March Brent crude BRNH21, +0.65%, which expired at the end of the day’s session, rose 35 cents, or 0.6%, to end at $55.88 a barrel on ICE Futures Europe, logging a nearly 0.9% weekly gain, and a 7.9% increase for the month. April Brent BRNJ21, +0.18%, the most active and now front-month contract, fell by 6 cents, or 0.1%, to $55.04 a barrel.

“Crude-oil futures remain stuck in a range as traders wrestle with the implications of weak near-term demand offset by prospects for improvement once Congress debates and ratifies the stimulus legislation,” Marshall Steeves, energy markets analyst at IHS Markit, told MarketWatch.

“Market sentiment was also supported by the latest weekly inventory report that showed the largest [U.S.] crude stock draw since July, with production and imports both lower,” he said.

Meanwhile, “the near-term outlook for demand took a hit this week with several additional travel restrictions imposed in recent days by the U.K. and New Zealand, likely having an immediate effect on demand for jet fuel,” said Steeves.

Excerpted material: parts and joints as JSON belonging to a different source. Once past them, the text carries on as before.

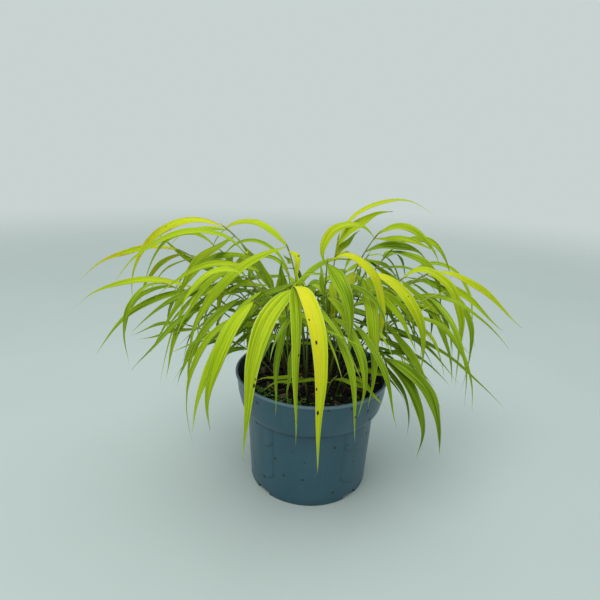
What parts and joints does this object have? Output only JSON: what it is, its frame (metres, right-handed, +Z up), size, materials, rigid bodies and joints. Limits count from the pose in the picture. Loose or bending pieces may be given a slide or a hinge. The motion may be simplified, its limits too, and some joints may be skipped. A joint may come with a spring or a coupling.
{
  "type": "potted japanese forest grass",
  "caption": "Arching tuft of japanese forest grass with long tapering lime-green blades, standing in potting soil in a round plastic nursery pot.",
  "frame": {"origin": "middle of the pot's flat base, on the surface it stands on", "axes": "+Z up, -Y to the front, +X to the right as seen from the front"},
  "size_m": [0.5073, 0.3037, 0.3175],
  "materials": {
    "pot_plastic": "satin",
    "potting_soil": "matte",
    "grass": "satin"
  },
  "bodies": {
    "root": {"pot": "pot_plastic", "soil": "potting_soil", "stem_01": "grass", "stem_02": "grass", "stem_03": "grass", "stem_04": "grass", "stem_05": "grass", "stem_06": "grass", "stem_07": "grass", "stem_08": "grass", "stem_09": "grass", "stem_10": "grass", "stem_11": "grass", "stem_12": "grass", "stem_13": "grass", "stem_14": "grass", "stem_15": "grass", "stem_16": "grass", "stem_17": "grass", "stem_18": "grass", "stem_19": "grass", "stem_20": "grass", "stem_21": "grass", "stem_22": "grass", "stem_23": "grass", "stem_24": "grass", "stem_25": "grass", "stem_26": "grass", "stem_27": "grass", "stem_28": "grass", "stem_29": "grass", "stem_30": "grass", "stem_31": "grass", "stem_32": "grass", "stem_33": "grass", "stem_34": "grass", "stem_35": "grass", "stem_36": "grass", "stem_37": "grass", "stem_38": "grass", "stem_39": "grass", "stem_40": "grass", "stem_41": "grass", "stem_42": "grass", "stem_43": "grass", "stem_44": "grass", "stem_45": "grass", "stem_46": "grass", "stem_47": "grass", "stem_48": "grass"}
  },
  "joints": []
}
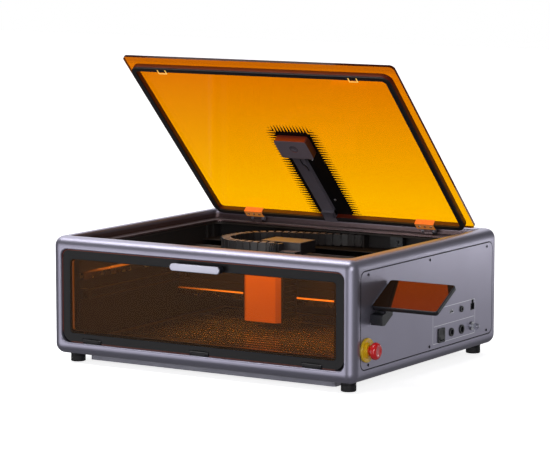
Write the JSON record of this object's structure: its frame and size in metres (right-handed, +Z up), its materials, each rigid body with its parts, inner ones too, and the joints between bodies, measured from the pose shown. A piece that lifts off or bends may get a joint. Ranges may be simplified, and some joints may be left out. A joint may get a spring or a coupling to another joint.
{
  "type": "desktop laser cutter",
  "caption": "Enclosed desktop laser cutter with a raised amber lid carrying a camera, drop-down smoked front door, tilting side screen, XY gantry with laser head and rear exhaust collar.",
  "frame": {"origin": "middle of the case footprint on the plane the feet stand on, which is z = 0", "axes": "+Z up, -Y out of the front door, +X towards the side with the screen, switch and sockets"},
  "size_m": [0.6847, 0.5158, 0.4921],
  "materials": {
    "case_paint": "fine satin powder coat, light cool grey",
    "tray_paint": "matt grey powder coat",
    "liner_paint": "matt black powder coat",
    "amber_acrylic": "clear amber laser-blocking acrylic, polished",
    "smoked_acrylic": "very dark amber laser-blocking acrylic, polished",
    "rim_plastic": "matt dark brown moulding",
    "rubber": "matt black rubber",
    "black_plastic": "fine-textured black",
    "black_steel": "black oxide",
    "steel": "ground steel",
    "alu_black": "black anodised, satin",
    "alu_silver": "silver anodised, satin",
    "orange_cover": "satin orange",
    "belt": "toothed belt rubber",
    "chain_plastic": "glass-filled nylon, semi-matt",
    "circuit": "green solder mask",
    "yellow_plastic": "glossy yellow",
    "red_plastic": "glossy red",
    "chrome": "bright nickel plate",
    "brass": "turned brass",
    "screen_glass": "black cover glass, polished",
    "lens_glass": "coated lens"
  },
  "bodies": {
    "base": {"body_shell": "case_paint", "side_panel_left": "case_paint", "side_panel_right": "case_paint", "back_panel": "case_paint", "base_tray": "tray_paint", "panel_screws": "black_steel", "feet": "rubber", "inner_liner": "liner_paint", "bed_frame": "alu_black", "bed_slats": "steel", "flame_sensor": "black_plastic", "fan_frame": "black_plastic", "exhaust_collar": "black_plastic", "y_rails": "steel", "y_belts": "belt", "y_belt_supports": "alu_black", "y_motor": "black_steel", "chain_rear_run": "chain_plastic", "control_board": "circuit", "round_sockets": "black_plastic", "usb_socket": "steel", "network_jack": "black_plastic", "key_lock": "chrome", "rocker_bezel": "black_plastic", "estop_base": "yellow_plastic", "display_bracket": "black_plastic", "lid_hinge_tabs": "case_paint", "door_hinge_brackets": "black_steel"},
    "lid": {"lid_plate": "amber_acrylic", "lid_frame": "rim_plastic", "lid_gasket": "rubber", "lid_hinge_leaves": "steel", "camera_arm": "black_plastic", "camera_head": "black_plastic", "camera_lens": "lens_glass"},
    "door": {"door_panel": "smoked_acrylic", "door_frame": "black_plastic", "door_knuckles": "black_steel", "door_handle_body": "black_plastic", "door_handle_cap": "alu_silver"},
    "gantry": {"gantry_beam": "alu_black", "gantry_ends": "alu_black", "x_rail": "steel", "x_belt": "belt", "x_motor": "black_steel", "chain_front_run": "chain_plastic"},
    "carriage": {"carriage_plate": "alu_black", "carriage_cover": "black_plastic", "laser_body": "alu_black", "laser_cover": "orange_cover", "laser_nozzle": "brass"},
    "y_drive": {"y_shaft": "steel"},
    "x_drive": {"x_pulley": "alu_silver"},
    "fan": {"fan_rotor": "black_plastic"},
    "display": {"display_housing": "black_plastic", "display_glass": "screen_glass"},
    "estop": {"estop_button": "red_plastic"},
    "switch": {"rocker": "black_plastic"},
    "lock": {"key": "chrome"}
  },
  "joints": [
    {"name": "lid_hinge", "type": "hinge", "parent": "base", "child": "lid", "pos_m": [0, 0.209, 0.1975], "axis": [-1, 0, 0], "range_deg": [-45.1, 20]},
    {"name": "door_hinge", "type": "hinge", "parent": "base", "child": "door", "pos_m": [0, -0.231, 0.0386], "axis": [1, 0, 0], "range_deg": [0, 90]},
    {"name": "gantry_slide", "type": "slide", "parent": "base", "child": "gantry", "axis": [0, 1, 0], "range_m": [-0.19, 0.06], "deforming": ["chain_rear_run", "chain_front_run"]},
    {"name": "carriage_slide", "type": "slide", "parent": "gantry", "child": "carriage", "axis": [1, 0, 0], "range_m": [-0.168, 0.205], "deforming": ["chain_front_run"]},
    {"name": "y_drive_spin", "type": "hinge", "parent": "base", "child": "y_drive", "pos_m": [0, 0.19, 0.11], "axis": [1, 0, 0], "range_deg": [-770, 1715]},
    {"name": "x_drive_spin", "type": "hinge", "parent": "gantry", "child": "x_drive", "pos_m": [0.204, 0.0475, 0.1148], "axis": [0, 1, 0], "range_deg": [-1520, 1850]},
    {"name": "fan_spin", "type": "hinge", "parent": "base", "child": "fan", "pos_m": [-0.12, 0.223, 0.111], "axis": [0, 1, 0], "continuous": true},
    {"name": "display_tilt", "type": "hinge", "parent": "base", "child": "display", "pos_m": [0.296, -0.1724, 0.127], "axis": [1, 0, 0], "range_deg": [-29, 8]},
    {"name": "estop_press", "type": "slide", "parent": "base", "child": "estop", "axis": [-1, 0, 0], "range_m": [0, 0.004]},
    {"name": "rocker_tip", "type": "hinge", "parent": "base", "child": "switch", "pos_m": [0.2795, 0.0404, 0.0545], "axis": [0, 1, 0], "range_deg": [0, 16]},
    {"name": "key_turn", "type": "hinge", "parent": "base", "child": "lock", "pos_m": [0.2835, 0.1447, 0.0554], "axis": [1, 0, 0], "range_deg": [0, 90]}
  ],
  "couplings": [
    {"joint": "y_drive_spin", "follows": "gantry_slide", "rad_per_m": -157.08},
    {"joint": "x_drive_spin", "follows": "carriage_slide", "rad_per_m": 157.08}
  ]
}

When it comes to Saudi Arabia, however, Edoardo Campanella, economist at UniCredit, said investors may be overly optimistic about the ability of the country and and major producers to keep a lid on output if the pandemic continues to weigh on demand for longer than expected by the market or if high prices bolster shale production in the U.S.

“In such a scenario, Riyadh is unlikely to intervene unilaterally once more and play the role of swing producer,” he said.

“It will expect the rest of the [OPEC+] alliance to share the burden of the adjustment. But calling for a coordinated response will be challenging as OPEC+ member have different price targets, economic priorities and political goals,” he said.

Read: OPEC’s Barkindo stresses importance of oil market stability and investment

Back on Nymex, February gasoline RBG21, -0.94% shed 0.7% to $1.5725 a gallon, with the contract settling up by 1.5% for the week, and gaining nearly 12% for the month. February heating oil HOG21, -0.16% fell by almost 0.1% to $1.6004 a gallon, for a weekly rise of almost 1.6% and a month increase of 8.4%. The February contracts expired at the end of Friday’s session.

March natural gas NGH21, -3.53% lost almost 3.8% to settle at $2.564 per million British thermal units, settling 4.4% higher for the week and up 1% for the month.

“Chilly weather in the Northeast likely will lead to a spike in heating load demand for the next couple of days, though conditions through the first week of February are expected to be milder,” said IHS Markit’s Steeves.

Thursday’s storage report from the Energy Information Administration “showed a below-average withdrawal from storage, which put an end to the rally that had been underway previously,” he said. “While demand for home heating has varied along with the changing weather patterns, commercial demand continues to trend below normal due to the impact of the pandemic.”